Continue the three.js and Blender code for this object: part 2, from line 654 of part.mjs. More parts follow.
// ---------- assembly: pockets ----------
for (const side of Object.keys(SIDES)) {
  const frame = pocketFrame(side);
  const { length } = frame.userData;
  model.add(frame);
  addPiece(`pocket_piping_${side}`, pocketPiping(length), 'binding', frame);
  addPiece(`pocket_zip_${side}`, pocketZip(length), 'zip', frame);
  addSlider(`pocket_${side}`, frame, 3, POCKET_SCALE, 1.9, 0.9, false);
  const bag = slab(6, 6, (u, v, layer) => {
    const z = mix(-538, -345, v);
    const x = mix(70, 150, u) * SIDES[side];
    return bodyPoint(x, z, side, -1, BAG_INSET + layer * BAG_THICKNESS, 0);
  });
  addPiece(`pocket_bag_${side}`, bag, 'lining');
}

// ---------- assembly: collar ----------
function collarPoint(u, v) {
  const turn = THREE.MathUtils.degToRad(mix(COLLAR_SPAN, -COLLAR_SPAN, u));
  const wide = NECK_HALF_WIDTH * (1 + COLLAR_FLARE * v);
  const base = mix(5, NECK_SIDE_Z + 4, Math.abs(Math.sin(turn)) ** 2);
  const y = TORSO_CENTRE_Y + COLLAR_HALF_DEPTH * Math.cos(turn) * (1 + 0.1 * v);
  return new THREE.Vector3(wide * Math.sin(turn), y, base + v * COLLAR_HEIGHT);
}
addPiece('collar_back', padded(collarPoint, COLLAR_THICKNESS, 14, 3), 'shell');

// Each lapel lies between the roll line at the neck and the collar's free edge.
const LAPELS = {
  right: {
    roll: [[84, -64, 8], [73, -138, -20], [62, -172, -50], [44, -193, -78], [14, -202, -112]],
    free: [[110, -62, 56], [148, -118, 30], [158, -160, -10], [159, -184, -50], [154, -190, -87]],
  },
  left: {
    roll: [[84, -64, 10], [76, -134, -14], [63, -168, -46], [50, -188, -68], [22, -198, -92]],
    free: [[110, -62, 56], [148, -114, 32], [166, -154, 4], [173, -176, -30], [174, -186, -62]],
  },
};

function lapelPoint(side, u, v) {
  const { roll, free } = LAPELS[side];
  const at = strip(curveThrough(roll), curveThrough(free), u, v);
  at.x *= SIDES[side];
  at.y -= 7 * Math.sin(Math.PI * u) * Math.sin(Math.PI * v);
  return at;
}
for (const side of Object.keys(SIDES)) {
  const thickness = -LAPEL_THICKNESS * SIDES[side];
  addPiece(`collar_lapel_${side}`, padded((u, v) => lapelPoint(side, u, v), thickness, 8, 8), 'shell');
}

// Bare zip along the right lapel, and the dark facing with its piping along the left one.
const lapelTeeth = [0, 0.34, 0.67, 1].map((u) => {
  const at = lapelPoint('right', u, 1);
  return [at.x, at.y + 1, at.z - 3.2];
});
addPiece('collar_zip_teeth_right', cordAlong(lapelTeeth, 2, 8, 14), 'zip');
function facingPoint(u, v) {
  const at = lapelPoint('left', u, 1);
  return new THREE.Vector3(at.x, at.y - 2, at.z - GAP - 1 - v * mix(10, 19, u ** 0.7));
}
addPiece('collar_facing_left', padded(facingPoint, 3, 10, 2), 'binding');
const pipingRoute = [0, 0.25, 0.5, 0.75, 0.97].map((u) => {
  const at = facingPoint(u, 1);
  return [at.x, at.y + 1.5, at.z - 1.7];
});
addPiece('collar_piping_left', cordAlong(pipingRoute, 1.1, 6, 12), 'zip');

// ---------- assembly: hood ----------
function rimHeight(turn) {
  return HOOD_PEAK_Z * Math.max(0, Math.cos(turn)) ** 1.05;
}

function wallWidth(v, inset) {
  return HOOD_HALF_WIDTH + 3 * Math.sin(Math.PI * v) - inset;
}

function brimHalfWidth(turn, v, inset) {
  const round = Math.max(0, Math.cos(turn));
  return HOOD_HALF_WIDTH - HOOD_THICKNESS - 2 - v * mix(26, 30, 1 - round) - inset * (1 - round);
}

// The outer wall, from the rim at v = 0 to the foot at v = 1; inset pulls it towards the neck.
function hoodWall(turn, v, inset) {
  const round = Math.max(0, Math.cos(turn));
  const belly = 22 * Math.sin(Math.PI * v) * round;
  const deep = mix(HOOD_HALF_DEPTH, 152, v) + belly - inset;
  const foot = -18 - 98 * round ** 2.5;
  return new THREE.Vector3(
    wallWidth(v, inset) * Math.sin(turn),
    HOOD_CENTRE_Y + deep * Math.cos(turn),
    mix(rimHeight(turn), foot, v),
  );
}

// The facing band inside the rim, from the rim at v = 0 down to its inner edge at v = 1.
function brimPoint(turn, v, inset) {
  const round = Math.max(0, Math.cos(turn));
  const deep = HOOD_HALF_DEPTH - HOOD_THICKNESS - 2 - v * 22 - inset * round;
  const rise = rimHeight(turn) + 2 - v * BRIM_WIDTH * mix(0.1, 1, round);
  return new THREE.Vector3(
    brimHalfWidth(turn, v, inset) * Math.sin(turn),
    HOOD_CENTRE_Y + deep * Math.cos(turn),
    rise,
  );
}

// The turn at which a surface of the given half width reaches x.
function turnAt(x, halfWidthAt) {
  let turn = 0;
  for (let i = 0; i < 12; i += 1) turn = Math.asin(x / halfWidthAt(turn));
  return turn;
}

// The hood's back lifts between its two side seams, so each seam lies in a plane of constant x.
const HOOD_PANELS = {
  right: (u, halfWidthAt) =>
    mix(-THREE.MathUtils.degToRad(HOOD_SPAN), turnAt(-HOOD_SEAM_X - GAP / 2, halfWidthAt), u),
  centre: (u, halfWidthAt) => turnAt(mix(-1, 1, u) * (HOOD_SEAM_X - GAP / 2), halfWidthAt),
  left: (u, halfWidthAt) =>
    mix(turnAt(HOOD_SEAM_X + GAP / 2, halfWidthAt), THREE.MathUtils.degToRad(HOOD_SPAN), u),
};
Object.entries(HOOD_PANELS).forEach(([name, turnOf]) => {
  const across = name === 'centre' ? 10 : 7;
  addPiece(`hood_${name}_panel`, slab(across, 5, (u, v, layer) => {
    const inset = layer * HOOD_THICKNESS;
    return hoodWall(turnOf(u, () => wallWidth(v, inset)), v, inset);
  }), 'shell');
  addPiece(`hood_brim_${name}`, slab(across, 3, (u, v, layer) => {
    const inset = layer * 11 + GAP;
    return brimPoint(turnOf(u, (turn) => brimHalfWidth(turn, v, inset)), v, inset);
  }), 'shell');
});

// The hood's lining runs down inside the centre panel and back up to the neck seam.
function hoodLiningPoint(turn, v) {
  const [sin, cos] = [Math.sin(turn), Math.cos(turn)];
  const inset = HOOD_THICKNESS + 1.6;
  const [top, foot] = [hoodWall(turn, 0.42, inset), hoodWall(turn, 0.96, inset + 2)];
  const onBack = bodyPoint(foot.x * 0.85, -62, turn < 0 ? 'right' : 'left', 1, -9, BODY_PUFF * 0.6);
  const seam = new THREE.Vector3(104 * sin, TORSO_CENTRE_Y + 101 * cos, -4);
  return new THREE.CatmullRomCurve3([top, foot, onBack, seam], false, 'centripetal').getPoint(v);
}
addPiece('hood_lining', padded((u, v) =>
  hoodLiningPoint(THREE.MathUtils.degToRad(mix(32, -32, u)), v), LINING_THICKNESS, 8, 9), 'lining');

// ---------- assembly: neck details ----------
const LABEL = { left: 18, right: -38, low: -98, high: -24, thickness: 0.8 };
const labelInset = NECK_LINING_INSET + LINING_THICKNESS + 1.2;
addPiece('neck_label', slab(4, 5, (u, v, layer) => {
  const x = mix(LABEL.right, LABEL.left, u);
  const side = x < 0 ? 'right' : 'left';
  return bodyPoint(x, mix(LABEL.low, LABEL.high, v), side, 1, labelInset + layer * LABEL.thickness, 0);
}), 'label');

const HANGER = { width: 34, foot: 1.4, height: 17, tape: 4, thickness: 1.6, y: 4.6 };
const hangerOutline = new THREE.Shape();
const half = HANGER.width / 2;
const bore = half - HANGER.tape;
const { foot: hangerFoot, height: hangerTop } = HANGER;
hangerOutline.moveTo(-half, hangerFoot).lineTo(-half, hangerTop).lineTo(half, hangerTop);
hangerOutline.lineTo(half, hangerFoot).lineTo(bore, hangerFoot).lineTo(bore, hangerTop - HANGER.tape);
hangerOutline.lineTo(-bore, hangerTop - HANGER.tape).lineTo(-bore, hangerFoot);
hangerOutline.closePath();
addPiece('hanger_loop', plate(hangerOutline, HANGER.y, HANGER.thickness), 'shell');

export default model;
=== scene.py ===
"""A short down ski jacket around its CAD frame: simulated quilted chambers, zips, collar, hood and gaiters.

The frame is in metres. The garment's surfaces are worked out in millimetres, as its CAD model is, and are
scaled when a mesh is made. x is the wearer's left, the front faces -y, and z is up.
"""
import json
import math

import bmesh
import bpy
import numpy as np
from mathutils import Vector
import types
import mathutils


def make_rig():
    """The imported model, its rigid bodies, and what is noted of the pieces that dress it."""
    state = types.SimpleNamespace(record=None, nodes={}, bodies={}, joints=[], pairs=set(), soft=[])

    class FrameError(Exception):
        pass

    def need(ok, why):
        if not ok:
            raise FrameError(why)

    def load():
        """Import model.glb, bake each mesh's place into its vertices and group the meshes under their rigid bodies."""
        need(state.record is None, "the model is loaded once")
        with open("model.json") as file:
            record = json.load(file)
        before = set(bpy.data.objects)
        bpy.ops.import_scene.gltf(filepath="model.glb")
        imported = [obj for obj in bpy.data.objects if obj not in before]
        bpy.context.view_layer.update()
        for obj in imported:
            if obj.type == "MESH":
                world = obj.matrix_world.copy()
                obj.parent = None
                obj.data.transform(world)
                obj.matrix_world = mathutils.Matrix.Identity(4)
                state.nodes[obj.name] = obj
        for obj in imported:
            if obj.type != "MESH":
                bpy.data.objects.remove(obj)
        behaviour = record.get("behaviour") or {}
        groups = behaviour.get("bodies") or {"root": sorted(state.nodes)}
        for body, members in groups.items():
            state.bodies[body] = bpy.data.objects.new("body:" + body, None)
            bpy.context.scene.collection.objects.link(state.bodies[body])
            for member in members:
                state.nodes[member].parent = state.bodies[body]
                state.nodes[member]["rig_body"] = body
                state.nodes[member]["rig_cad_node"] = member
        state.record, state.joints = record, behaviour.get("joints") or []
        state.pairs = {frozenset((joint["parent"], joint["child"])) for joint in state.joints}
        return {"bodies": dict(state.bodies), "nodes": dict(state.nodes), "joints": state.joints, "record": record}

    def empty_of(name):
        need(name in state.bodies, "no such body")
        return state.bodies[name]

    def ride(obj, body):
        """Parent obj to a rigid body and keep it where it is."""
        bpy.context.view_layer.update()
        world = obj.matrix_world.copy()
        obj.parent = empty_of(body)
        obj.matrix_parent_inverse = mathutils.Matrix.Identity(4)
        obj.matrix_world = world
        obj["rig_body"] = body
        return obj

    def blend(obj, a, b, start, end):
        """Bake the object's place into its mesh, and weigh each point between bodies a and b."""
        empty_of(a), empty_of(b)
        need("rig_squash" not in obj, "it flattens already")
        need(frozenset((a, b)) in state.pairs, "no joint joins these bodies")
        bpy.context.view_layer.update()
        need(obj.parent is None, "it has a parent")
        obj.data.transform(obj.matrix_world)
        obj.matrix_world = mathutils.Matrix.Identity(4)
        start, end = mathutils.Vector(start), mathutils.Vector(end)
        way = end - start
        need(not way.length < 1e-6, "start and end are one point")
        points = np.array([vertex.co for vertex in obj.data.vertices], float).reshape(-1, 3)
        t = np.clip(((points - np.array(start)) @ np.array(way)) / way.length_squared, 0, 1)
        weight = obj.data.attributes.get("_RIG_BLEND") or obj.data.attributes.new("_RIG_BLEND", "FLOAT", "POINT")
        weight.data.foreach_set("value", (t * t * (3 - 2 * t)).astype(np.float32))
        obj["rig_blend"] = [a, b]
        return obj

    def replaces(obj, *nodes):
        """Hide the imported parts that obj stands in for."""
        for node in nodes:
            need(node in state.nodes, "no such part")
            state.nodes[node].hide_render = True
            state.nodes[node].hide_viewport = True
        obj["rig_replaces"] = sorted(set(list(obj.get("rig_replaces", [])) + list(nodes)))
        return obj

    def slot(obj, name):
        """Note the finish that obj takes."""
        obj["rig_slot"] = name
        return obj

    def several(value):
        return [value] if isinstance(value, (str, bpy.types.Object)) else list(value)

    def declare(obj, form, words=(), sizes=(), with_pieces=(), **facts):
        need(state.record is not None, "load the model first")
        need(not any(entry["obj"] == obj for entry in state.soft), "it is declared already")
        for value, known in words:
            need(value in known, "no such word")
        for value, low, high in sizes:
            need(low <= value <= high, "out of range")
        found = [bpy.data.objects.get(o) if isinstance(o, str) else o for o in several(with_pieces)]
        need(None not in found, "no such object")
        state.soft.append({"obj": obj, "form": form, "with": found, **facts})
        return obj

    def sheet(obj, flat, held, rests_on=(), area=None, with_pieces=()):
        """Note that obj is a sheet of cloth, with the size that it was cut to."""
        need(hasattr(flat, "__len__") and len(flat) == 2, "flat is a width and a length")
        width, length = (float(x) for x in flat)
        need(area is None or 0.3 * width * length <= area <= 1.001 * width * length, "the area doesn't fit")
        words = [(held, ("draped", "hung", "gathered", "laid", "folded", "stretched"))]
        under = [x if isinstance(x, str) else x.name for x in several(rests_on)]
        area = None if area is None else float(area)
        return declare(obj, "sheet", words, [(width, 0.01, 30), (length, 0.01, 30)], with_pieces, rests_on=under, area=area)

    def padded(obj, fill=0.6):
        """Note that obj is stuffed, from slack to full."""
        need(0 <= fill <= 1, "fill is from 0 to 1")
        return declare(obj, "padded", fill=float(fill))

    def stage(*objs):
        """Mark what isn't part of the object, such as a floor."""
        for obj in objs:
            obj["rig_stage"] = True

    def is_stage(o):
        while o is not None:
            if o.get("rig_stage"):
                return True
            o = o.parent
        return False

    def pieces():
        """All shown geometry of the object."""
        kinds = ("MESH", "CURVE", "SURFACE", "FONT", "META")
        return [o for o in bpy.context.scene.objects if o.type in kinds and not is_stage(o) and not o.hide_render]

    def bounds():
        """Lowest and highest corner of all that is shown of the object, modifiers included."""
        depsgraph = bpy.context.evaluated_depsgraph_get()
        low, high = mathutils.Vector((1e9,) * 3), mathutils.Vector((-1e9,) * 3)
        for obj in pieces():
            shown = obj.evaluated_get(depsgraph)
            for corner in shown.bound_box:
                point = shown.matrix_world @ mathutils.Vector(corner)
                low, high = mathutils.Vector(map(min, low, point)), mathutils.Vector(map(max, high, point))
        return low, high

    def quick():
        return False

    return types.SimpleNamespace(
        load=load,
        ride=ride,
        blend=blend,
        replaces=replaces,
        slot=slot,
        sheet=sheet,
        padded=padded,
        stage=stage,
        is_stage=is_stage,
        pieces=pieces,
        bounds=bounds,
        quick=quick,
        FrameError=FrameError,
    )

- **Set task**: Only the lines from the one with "1.6, y: 4.6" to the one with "raise FrameError(why)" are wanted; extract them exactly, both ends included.

- **Correct output**:
const HANGER = { width: 34, foot: 1.4, height: 17, tape: 4, thickness: 1.6, y: 4.6 };
const hangerOutline = new THREE.Shape();
const half = HANGER.width / 2;
const bore = half - HANGER.tape;
const { foot: hangerFoot, height: hangerTop } = HANGER;
hangerOutline.moveTo(-half, hangerFoot).lineTo(-half, hangerTop).lineTo(half, hangerTop);
hangerOutline.lineTo(half, hangerFoot).lineTo(bore, hangerFoot).lineTo(bore, hangerTop - HANGER.tape);
hangerOutline.lineTo(-bore, hangerTop - HANGER.tape).lineTo(-bore, hangerFoot);
hangerOutline.closePath();
addPiece('hanger_loop', plate(hangerOutline, HANGER.y, HANGER.thickness), 'shell');

export default model;
=== scene.py ===
"""A short down ski jacket around its CAD frame: simulated quilted chambers, zips, collar, hood and gaiters.

The frame is in metres. The garment's surfaces are worked out in millimetres, as its CAD model is, and are
scaled when a mesh is made. x is the wearer's left, the front faces -y, and z is up.
"""
import json
import math

import bmesh
import bpy
import numpy as np
from mathutils import Vector
import types
import mathutils


def make_rig():
    """The imported model, its rigid bodies, and what is noted of the pieces that dress it."""
    state = types.SimpleNamespace(record=None, nodes={}, bodies={}, joints=[], pairs=set(), soft=[])

    class FrameError(Exception):
        pass

    def need(ok, why):
        if not ok:
            raise FrameError(why)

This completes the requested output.